For the Lorentzian version, the question is much more open. In the general case, local well-posedness follows from general theory (the system of PDEs forms a semilinear hyperbolic system of equations). As far as I know, all further work (blow-up or global existence for various target manifolds) have been done only with the source manifold being the Minkowski space. A reasonably complete set of references can be found at the Dispersive Wiki. Some of the notable news recently are the blow-up results of Rodnianski-Sterbenz and Raphael-Rodnianski, and the global wellposedness results for negatively curved targets due to Tao and Krieger-Schlag (you can find all these on the arXiv).

Now, the harmonic/wave map systems can be described as the simplest of a family of nonlinear sigma models for maps between pseudo-Riemannian manifolds. Assume now $(M,g)$ and $(N,h)$ are the source and target manifolds, and $\phi: M\to N$ some map. We shall write $D^\phi$ for the (1,1)-tensor field given by $g^{-1}\circ \phi^*h$. $D^\phi$ induces at every point a linear map from $T_pM$ to itself. Note that the harmonic/wave-map Lagrangian is characterized by $L = \mathop{tr} D^\phi$, or the first invariant $\lambda_1$ of the matrix $D^\phi$. Naturally one asks whether Lagrangian field theories with the Lagrangian being (linear combinations of) other invariants $\lambda_k$ are interesting.

There are two special cases which I know that are actively studied. The case where $L = \lambda_1 + \lambda_2$ is known as the Skyrme model (there are, again, a Riemannian and a Lorentzian version depending on the signature in the source manifold). You can read a lot more about it in Manton and Sutcliffe's book Topological Solitons (for the traditional case where the target manifold is $SU(2)$ with the bi-invariant metric and the source manifold is either Minkowski space or $\mathbb{R}^3$). This model originally arose in nucleon physics. One interesting fact is that the harmonic map system from $\mathbb{R}^3\to \mathbb{S}^3$ does not admit finite energy solutions; but it looks like the Riemannian Skyrme model might (it is still an open problem). You may want to look up the works of Lev Kapitanski if you are interested in theoretical work in this direction. For the Lorentzian version not much is known (it is one of the things I am working on; a pre-print from Jared Speck and me should be available after the job application season).

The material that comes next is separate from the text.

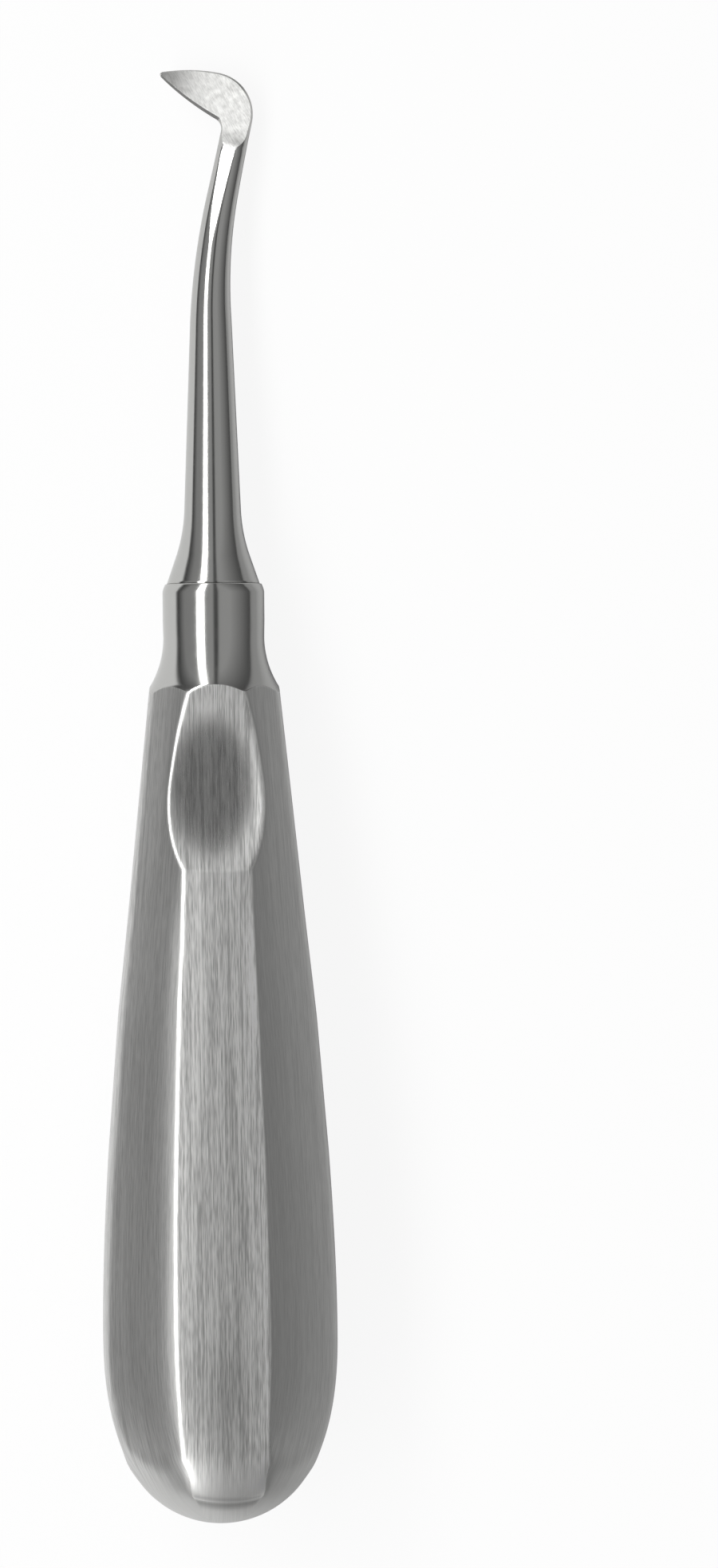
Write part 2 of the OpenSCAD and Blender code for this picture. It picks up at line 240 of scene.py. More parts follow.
def edge_angle(u, first, side):
    """Angle at which a flat meets the next one, found by halving the span between their middles. Near
    the butt the front flat meets the turned cap instead."""
    low = np.full_like(u, first * np.pi / 4)
    high = low + np.pi / 4
    for _ in range(24):
        mid = (low + high) / 2
        if first == 0:
            near = front(u, mid * side)
            far = slant(u, mid * side, near)
            far = np.where(u < GRIP_AT[0], np.minimum(far, lathe(u)), far)
        else:
            near = flat(u, mid * side, first)
            far = flat(u, mid, first + 1)
        low, high = np.where(near < far, mid, low), np.where(near < far, high, mid)
    return low


EDGES_TO = 89
edge_u = np.linspace(LEDGE_AT + LEDGE_SMILE, EDGES_TO, 1731)
edge_lines = {
    half: [0 * edge_u, *[edge_angle(edge_u, first, half) for first in range(4)], 0 * edge_u + np.pi]
    for half in (1, -1)
}


def column_angle(u, part, side):
    """Angle of a grid column, where part 0 to 5 runs from the middle of the front to the rear on either
    side, evenly from one edge between two flats to the next."""
    first = np.minimum(part.astype(int), 4) + np.zeros_like(u, int)
    right, left = [np.array([np.interp(u, edge_u, line) for line in edge_lines[half]]) for half in (1, -1)]
    edges = np.where(side > 0, right, left)
    low = np.take_along_axis(edges, first[None], 0)[0]
    high = np.take_along_axis(edges, first[None] + 1, 0)[0]
    return (low + (high - low) * (part - first)) * side


CROWDING = 0.85


def crowd(count):
    """Places from 0 up to 1 that stand closer together at both ends: t less a share of a full sine."""
    t = np.arange(count) / count
    return t - CROWDING * np.sin(2 * np.pi * t) / (2 * np.pi)


def half_crowd(count):
    """Places from 0 up to 1 that stand closer together towards 1: t plus a share of half a sine."""
    t = np.arange(count) / count
    return t + CROWDING * np.sin(np.pi * t) / np.pi


def spread(count, crowds):
    """Places from 0 to 1 that crowd together round each (place, width, strength), by bell curves."""
    x = np.linspace(0, 1, 4000)
    weight = 1 + sum(strength * np.exp(-(((x - at) / width) ** 2)) for at, width, strength in crowds)
    total = np.concatenate([[0], np.cumsum((weight[1:] + weight[:-1]) / 2)])
    return np.interp(np.linspace(0, total[-1], count), total, x)


# Columns from the middle of the front flat round one side to the middle of the rear one, and back
half_parts = np.concatenate([
    half_crowd(14), 1 + crowd(26), 2 + crowd(26), 3 + crowd(26), (5 - half_crowd(14)[::-1])[:-1], [5]])
part = np.concatenate([half_parts, half_parts[-2:0:-1]])
side = np.concatenate([np.ones(len(half_parts)), -np.ones(len(half_parts) - 2)])

# The place where each column reaches the hollow of the neck, found by halving, and that of the ledge
low_u = np.full(part.shape, 84.0)
high_u = np.full(part.shape, 91.0)
for _ in range(30):
    mid = (low_u + high_u) / 2
    inside = grip_radius(mid, column_angle(mid, part, side)) < lathe(mid)
    low_u, high_u = np.where(inside, mid, low_u), np.where(inside, high_u, mid)
flats_to = low_u
at_ledge = column_angle(0 * part + LEDGE_AT, part, side)
ledge = np.where(part > 4, ledge_at(at_ledge - np.pi * side), ledge_at(at_ledge - ASKEW))

# Rows over the cap, along the flats and down the hollow. They crowd at the ledge, at the thumb
# rest's steep side and where the flats end
cap_rows = np.sin(np.linspace(0, 1, 34)[1:] * np.pi / 2)[:, None] ** 2
cap_u = ledge * cap_rows
body_rows = spread(190, [(0, 0.01, 9), (1, 0.008, 9), (0.775, 0.02, 5)])[1:, None]
body_u = ledge + (flats_to - ledge) * body_rows
neck_rows = spread(40, [(0, 0.06, 9)])[1:, None]
neck_u = flats_to + (COLLAR_FROM - flats_to) * neck_rows
along = np.concatenate([cap_u, body_u, neck_u])
angle = column_angle(along, part + 0 * along, side)
corner = (side < 0) * np.exp(-((part - 1) / CORNER_WIDTH) ** 2) * between(along, HOLLOW_FROM, 84)
blend = np.interp(along, BLEND_AT, BLEND) + CORNER_BLEND * corner
radius = soften(grip_radius(along, angle), lathe(along), blend)

# The collar's straight part, its rounded end, the face round the bore, and the bore's wall and floor
straight_u = np.linspace(COLLAR_FROM, SEAM_AT - COLLAR_FALL_LENGTH, 14)[1:-1]
fall = np.linspace(0, 1, 12)
fall_u = SEAM_AT - COLLAR_FALL_LENGTH * (1 - fall)
fall_r = COLLAR_R - COLLAR_FALL * fall**COLLAR_FALL_POWER
end_u = np.concatenate([straight_u, fall_u, [SEAM_AT] * 3, [SEAM_AT - BORE_DEPTH] * 2])
end_r = np.concatenate([0 * straight_u + COLLAR_R, fall_r, [4, BORE_R + BORE_BEVEL, BORE_R], [BORE_R, 1]])
end_u, end_r = end_u[:, None] + 0 * part, end_r[:, None] + 0 * part
along = np.concatenate([along, end_u])
radius = np.concatenate([radius, end_r])
angle = np.concatenate([angle, np.broadcast_to(angle[-1], end_u.shape)])
handle_points = np.stack([radius * np.sin(angle), along, radius * np.cos(angle)], -1)

TILT = np.arctan((rest_half[0] - rest_half[1]) / (REST_TO - REST_FROM))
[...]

The other special case which has been studied is the case where $L = (\det D^\phi)^p$ ... roughly speaking. (In the case where $M$ and $N$ are both Riemannian and have the same dimensions, this is correct; in the case where $M$ is Lorentzian and has one more dimension than $N$, the determinant should be thought of as being restricted to space-like slices [else it vanishes identically].) This is the case of non-linear elasticity and fluid dynamics (though this is not how most books in elasticity and fluids formulate their theory, the various formulations are roughly equivalent). I'm not sure who the active participants are for this model, but I vaguely remember Lars Andersson having some interest in it. (For a bit more about the mathematical set-up of this model, a good reference is, if I recall correctly, Demetrios Christodoulou's 1998 AIHP paper "On the geometry and dynamics of crystalline continua" as well as his book Action Principle and Partial Differential Equations.)

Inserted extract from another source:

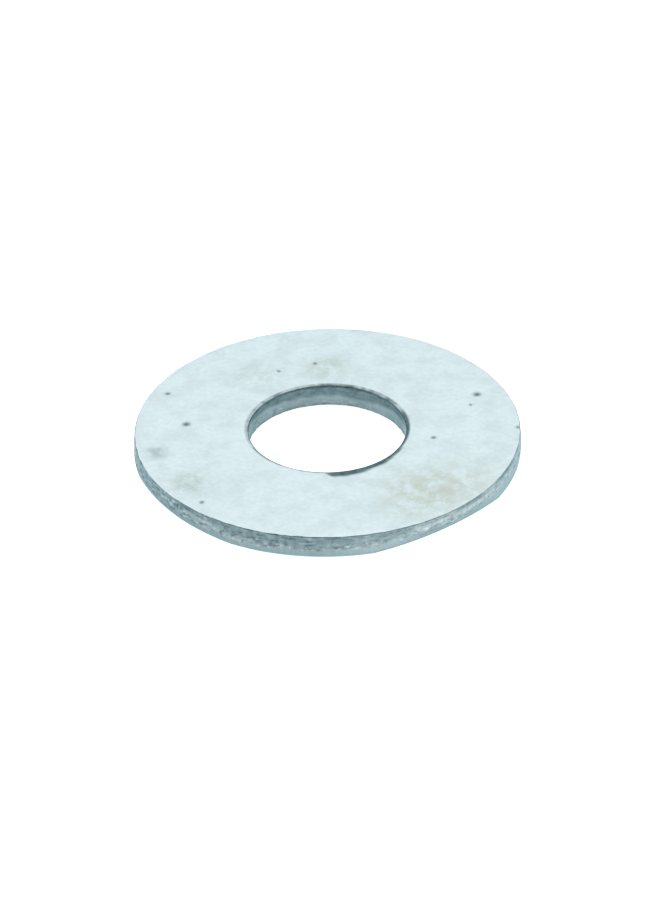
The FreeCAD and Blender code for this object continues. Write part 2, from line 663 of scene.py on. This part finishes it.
@dataclass
class StampedRing:
    """The washer itself: one ring pierced and blanked from sheet steel, then zinc plated.

    Bearings say where round the ring an effect is strongest. They are turns from the X axis
    towards the Y axis, so the front of the ring is at -90 degrees.
    """

    sizes: RingSizes
    counts: RingCounts = RingCounts()
    spans: Spans = Spans()
    patterns: RingPatterns = RingPatterns()
    shear: Shear = Shear()
    bands: RolledEdgesAndPaintedShade = RolledEdgesAndPaintedShade()
    tear_bearing: float = math.radians(-130)
    draw_bearing: float = math.radians(-35)
    roll_bearing: float = math.radians(-78)
    shade_bearing: float = math.radians(80)
    front_bearing: float = math.radians(-95)
    right_flat_bearing: float = math.radians(-54)
    left_flat_bearing: float = math.radians(-142)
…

It is strange to distinguish the QFT point of view from the mathematics point of view. That's comparing apples to oranges. One can distinguish the physics (non-mathematically rigorous) point of view from that of rigorous mathematics. In this case QFT has overlaps with both. I think the distinction here is between classical sigma models, an example of geometric PDE, and quantum sigma models which involves probability on a space of fields. As Willie Wong covered classical sigma models from the mathematics point of view and José covered quantum sigma models from the physics point of view; let me add some pointers to the literature regarding quantum sigma models from the mathematics point of view.

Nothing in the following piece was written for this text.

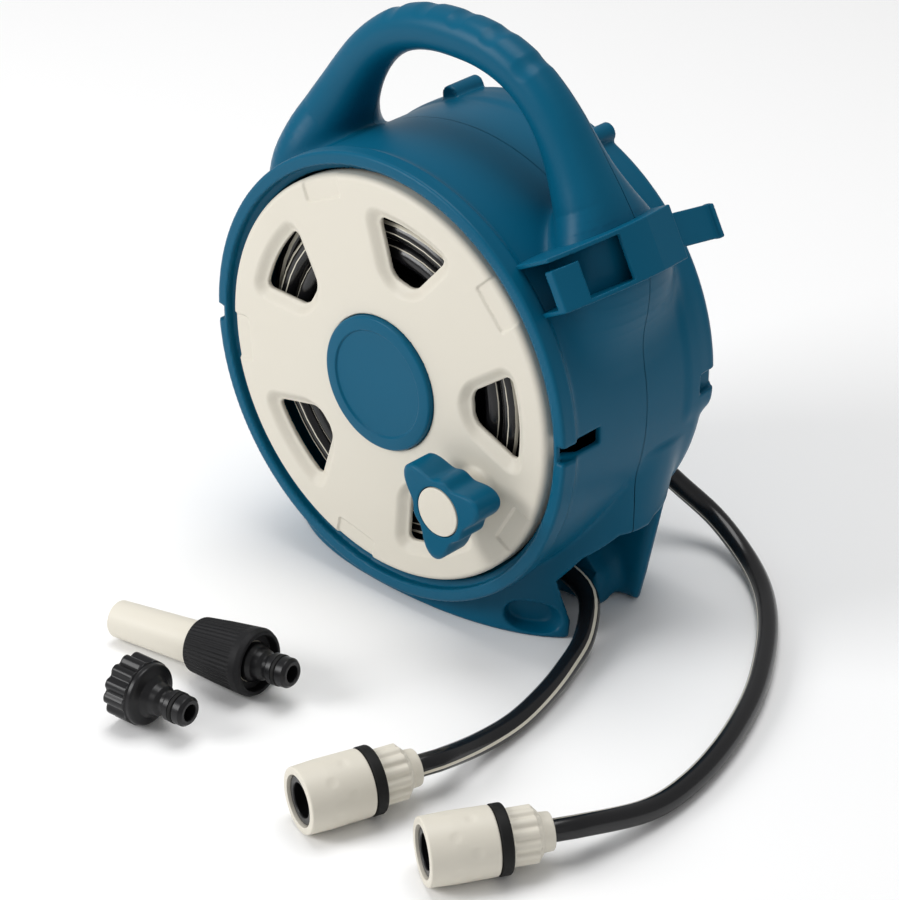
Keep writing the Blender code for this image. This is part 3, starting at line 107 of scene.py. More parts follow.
# Notch in the back band and slot in the front ring, on both sides
NOTCH_HALF = 6.0
NOTCH_LENGTH = 14.0
SLOT_HALF = 4.7
SLOT_RISE = 2.0
SLOT_FLOOR_X = 125.2
SLOT_INNER_X = 119.0
SLOT_BACK = -30.0
SLOT_FRONT_LEFT = -49.5
SLOT_FRONT_RIGHT = -59.0

# Hose exit in the right foot, with its outline as (y, z)
EXIT_OUTLINE = [(-15.0, 48.0), (-24.5, 34.0), (-23.5, 22.0), (-21.8, 10.0), (-24.0, -6.0),
                (27.5, -6.0), (28.5, 20.0), (36.0, 60.0), (1.0, 60.0)]
EXIT_INNER_X = 64.0
LEDGE_X = 94.0
LEDGE_SLANT = 113.0
LEDGE_FRONT = 10.0
LEDGE_BACK = 44.0
EXIT_SLOT_MIDDLE = (61.0, 2.0, 28.0)
EXIT_SLOT_HALF = (31.0, 10.0, 9.2)

# Oval pocket in the front of the right foot
POCKET_MIDDLE = (86.3, -34.5, 11.7)
POCKET_TURN = math.radians(28.7)
POCKET_HALF_WIDTH = 16.8
POCKET_HALF_HEIGHT = 9.0
POCKET_DEPTH = 8.0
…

For rigorous work on perturbative (in the sense of formal power series) renormalization of the quantum sigma model, see:

  • P. K. Mitter and T. R. Ramadas, "The two-dimensional $O(N)$ nonlinear $\sigma$-model: renormalisation and effective actions", Comm. Math. Phys. 122 (1989), no. 4, 575–596.
  • T. Nguyen, "Quantization of the nonlinear sigma model revisited", J. Math. Phys. 57 (2016), no. 8, 082301, 40 pp.

For rigorous nonperturbative results see:

  • C. Kopper, "Mass generation in the large N-nonlinear σ-model", Comm. Math. Phys. 202 (1999), no. 1, 89–126. This proves a mass gap but in the presence of an ultraviolet cutoff.
  • K. Gawędzki and A. Kupiainen, "Continuum limit of the hierarchical $O(N)$ nonlinear $\sigma$-model". Comm. Math. Phys. 106 (1986), no. 4, 533–550. This removes the ultraviolet cutoff in a finite volume but concerns a hierarchical toy model.

Also, another account from the physics point of view and related to José's answer, the Ricci flow and all that, is the article:

  • M. Carfora, "Renormalization group and the Ricci flow", Milan J. Math. 78 (2010), no. 1, 319–353.